Print quality is only one part of the equation, though. Consistency and reliability are the other part of it, and unfortunately, that’s where Sparkmaker falls short. Due to the aforementioned software bugs and hardware flaws, this machine has a woefully above-average failure rate.
Even with all of its flaws and shortcomings, we did enjoy this printer.
Even after we had addressed the lead screw issue and switched to a less-buggy slicing program, we still experienced a high number of botched prints. By our count, you’ve got a 50/50 chance that the print won’t adhere properly to the build plate. You can mitigate this issue by printing with an improvised “raft” on the bottom of your object – but that raft won’t be removable, and there’s still a good chance it won’t stick anyway.
All in all, we’d say that the Sparkmaker produces impressively detailed prints about 30 percent of the time. The other 70 percent, you wind up with something that resembles postmodern glitch art. We’ll continue working on it though, and will update this article if we figure out how to get better, more consistent prints.Our Take
Even with all of its flaws and shortcomings, we did enjoy this printer. Its compact, it’s quiet, and it’s the only printer we’ve ever tested that didn’t drive everyone in the office crazy with its fumes or noise. It’s also highly affordable, relatively easy to upgrade, and occasionally produces stellar prints.
That said, Sparkmaker definitely isn’t a good printer for beginners. In its current state it’s too flawed, too buggy, and too unreliable for us to recommend to anyone who is just breaking into the 3D printing scene. However, if you enjoy a little challenge and aren’t afraid of getting your hands dirty, the Sparkmaker is a fixer-upper that might be worth your time.
Is there a better alternative?
You definitely won’t find another SLA/DLP printer that can match Sparkmaker’s $300 price tag. However, there are a couple competitors out there that you can snag for around $500 – such as the Wanhao Duplicator 7, which boasts a slightly larger build volume, and a built-in screen for menu navigation.
If you don’t have your heart set on an SLA/DLP printer, there’s a handful of good FDM printers on the market you can get your paws on for around $300. For budget buyers, we highly recommend Monoprice’s $160 Mini Delta printer. It can’t match the Sparkmaker’s print resolution, but it does boast a larger build area, and is far more reliable.
For those who don’t mind spending a bit more, you can also get yourself a Monoprice Maker Select Plus for $400. It’s a bit more expensive, but for that extra $100, you’ll get considerably larger build area and a wide range of high-end features.
How long will it last?
With its cheap parts and plastic chassis, the Sparkmaker’s lifespan will likely definitely depend on how you treat it. Without regular maintenance, we’d be willing to bet things will fail after a year or two. However, if you keep it tuned up and well-oiled, it’ll probably keep on ticking past the age of 5 – assuming that WOW! keeps pushing out firmware updates and bug fixes.
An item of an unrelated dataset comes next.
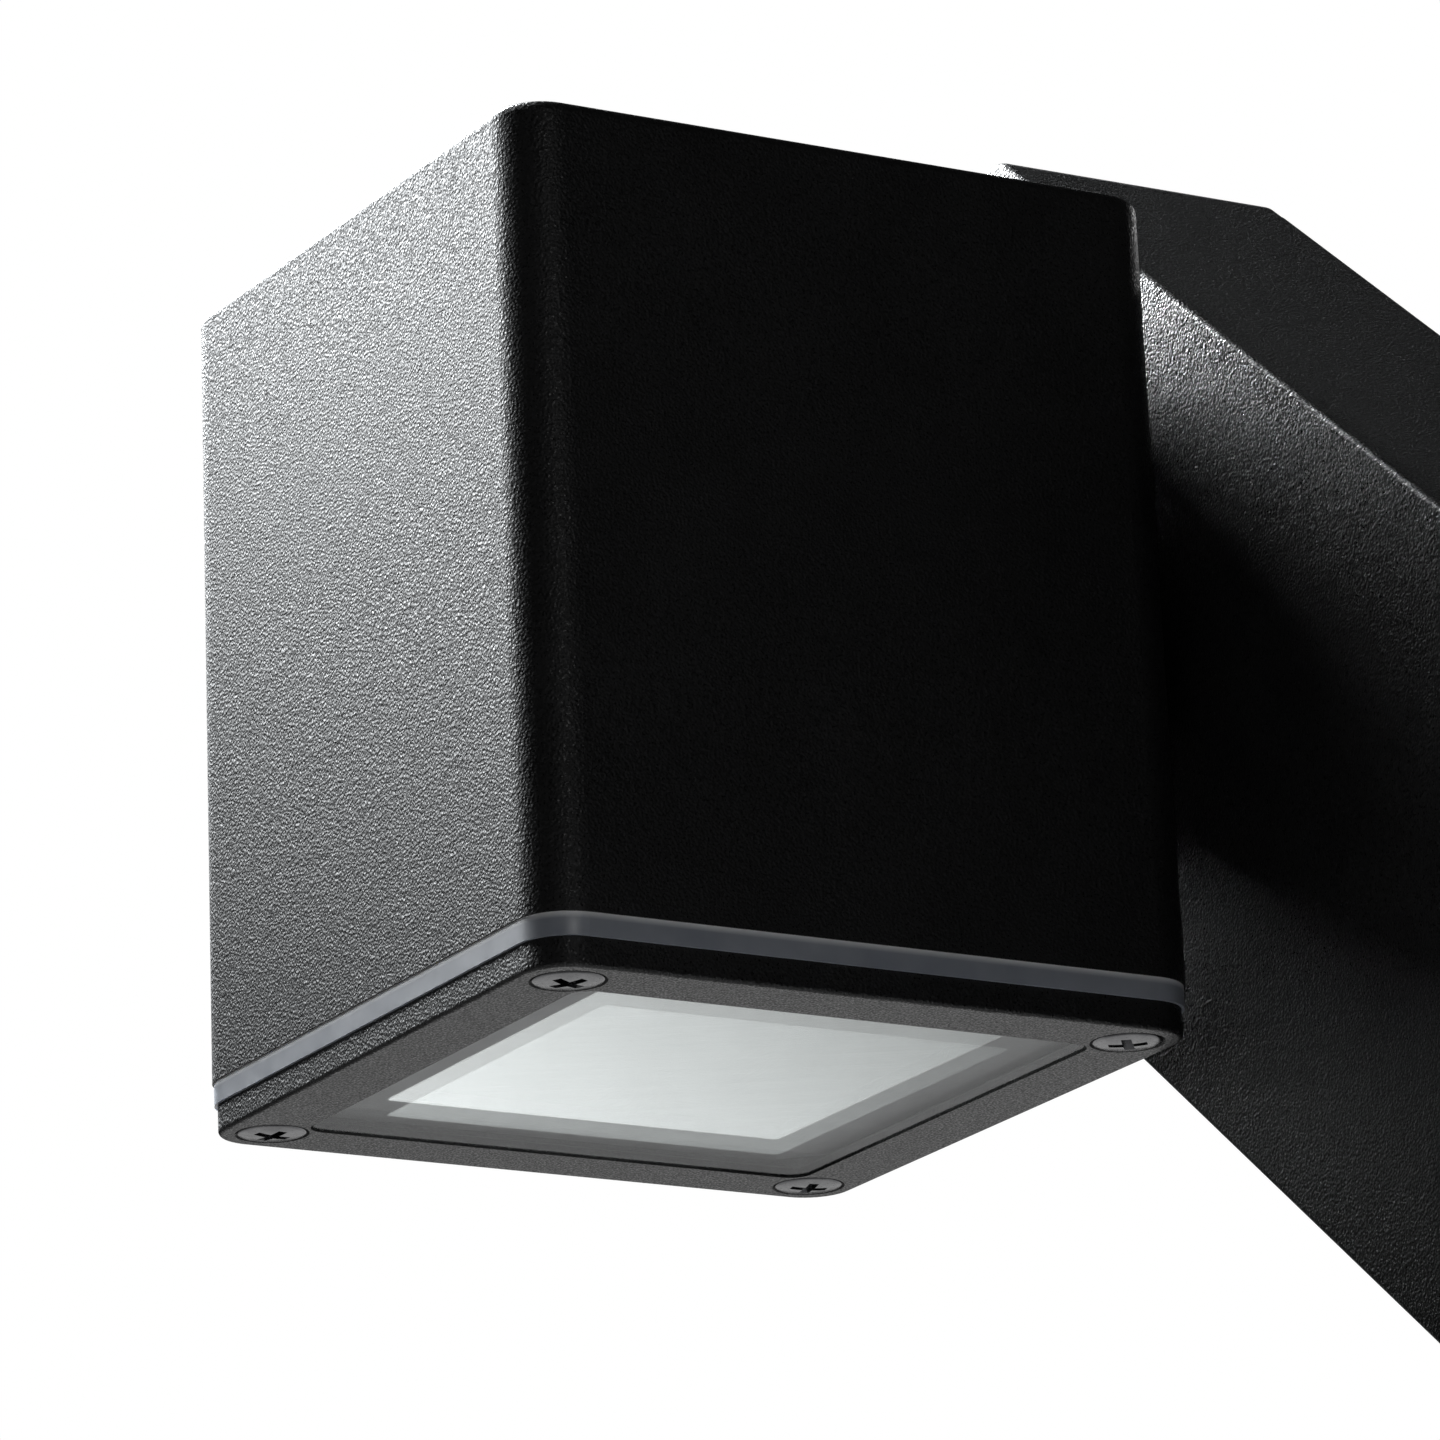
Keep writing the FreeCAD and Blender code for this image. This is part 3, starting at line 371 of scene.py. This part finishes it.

On the plus side, Sparkmaker’s community is brimming with guides for fixes and upgrades. We found endless support through the Facebook community as we encountered problems, both from other users and the developers themselves.
Should you buy it?
If you’re new to 3D printing and you want something that’s easy to use, definitely don’t buy this printer. We guarantee it will make you pull your hair out. However, if you’re ready to get messy and have the gumption to make a few DIY upgrades, then Sparkmaker might be up your alley. With a bit of tinkering, you can definitely make this machine shine.